The Auditor General has been auditing individual counties Child and Youth agencies, but decided to do a special report after an audit of ChildLine. The 2016 audit revealed that the child abuse hotline didn't answer 42,000 calls in 2015, almost a quarter of all calls. 

"That prompted me to go back to my team and say, 'we have to double down on our efforts with Child and Youth Services audits,'" said DePasquale. "As we were going through those with a fine-toothed comb, a lot of these same issues were cropping up." 

County after county was reporting high staff turnover, high caseloads, and overburdened systems. The impact was tangible: missed calls, missed cases, and slow response time. DePasquale selected 13 — a mix of urban and rural demographics — to investigate further. That report is due out this fall. 

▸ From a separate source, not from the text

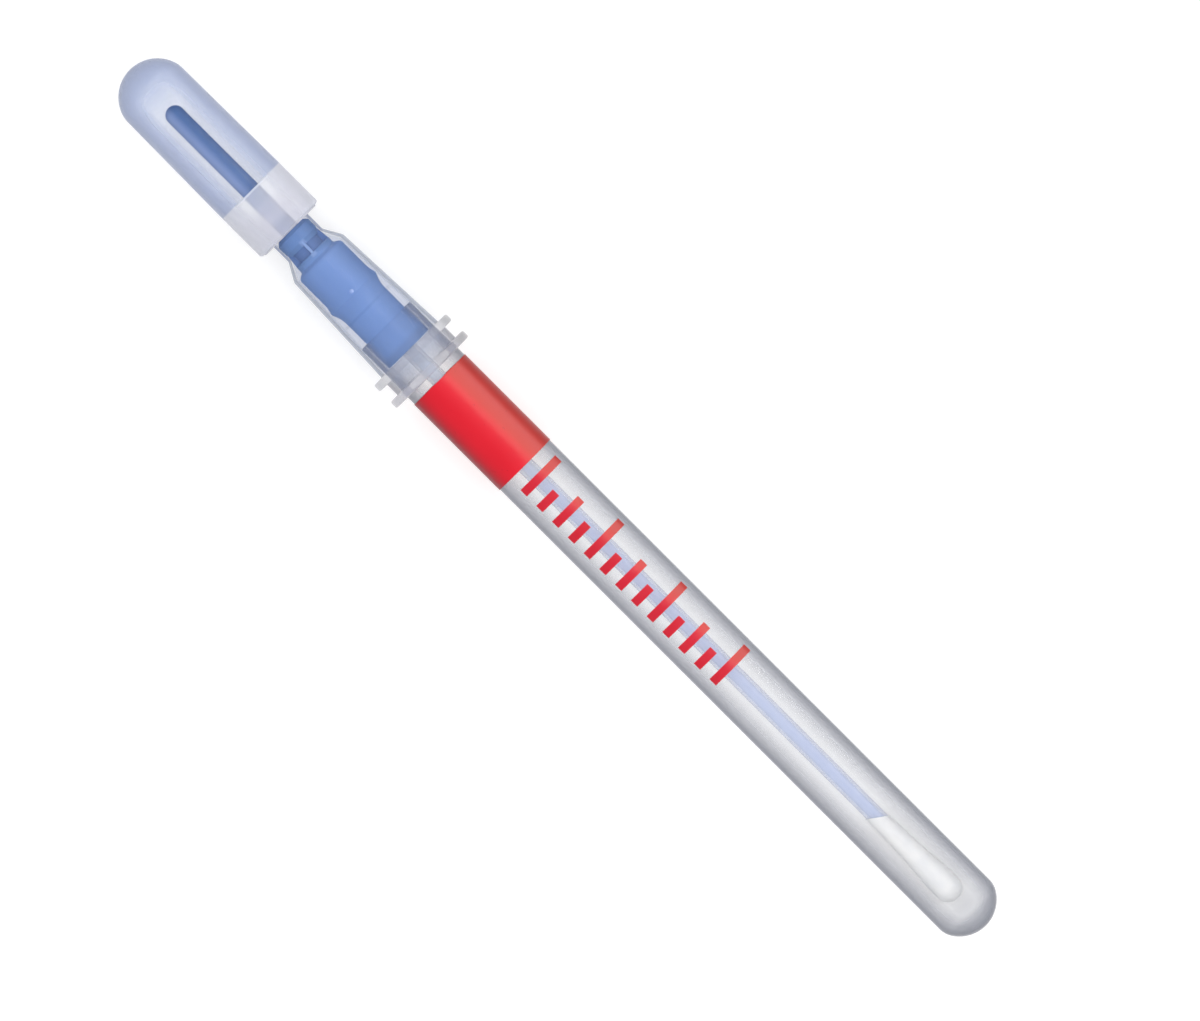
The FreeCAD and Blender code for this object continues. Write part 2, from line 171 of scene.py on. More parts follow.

While DePasquale won't speculate yet on what the takeaways will be for the agencies, he said, "I would be stunned at the end of the day, when we come out with the report, that funding isn't going to be part of the problem. But I'd also be stunned to say it's all about funding as well."

Bornman is pleased that DePasquale is getting involved — particularly if it means more funding will be provided to the agencies. 

Sometimes, he says, it takes "someone from the outside taking a look at things and saying, 'if you want this to be effective, you really have to go about it a different way.'"

"You can't just pass laws and say, years later, maybe you'll get the money, maybe you won't."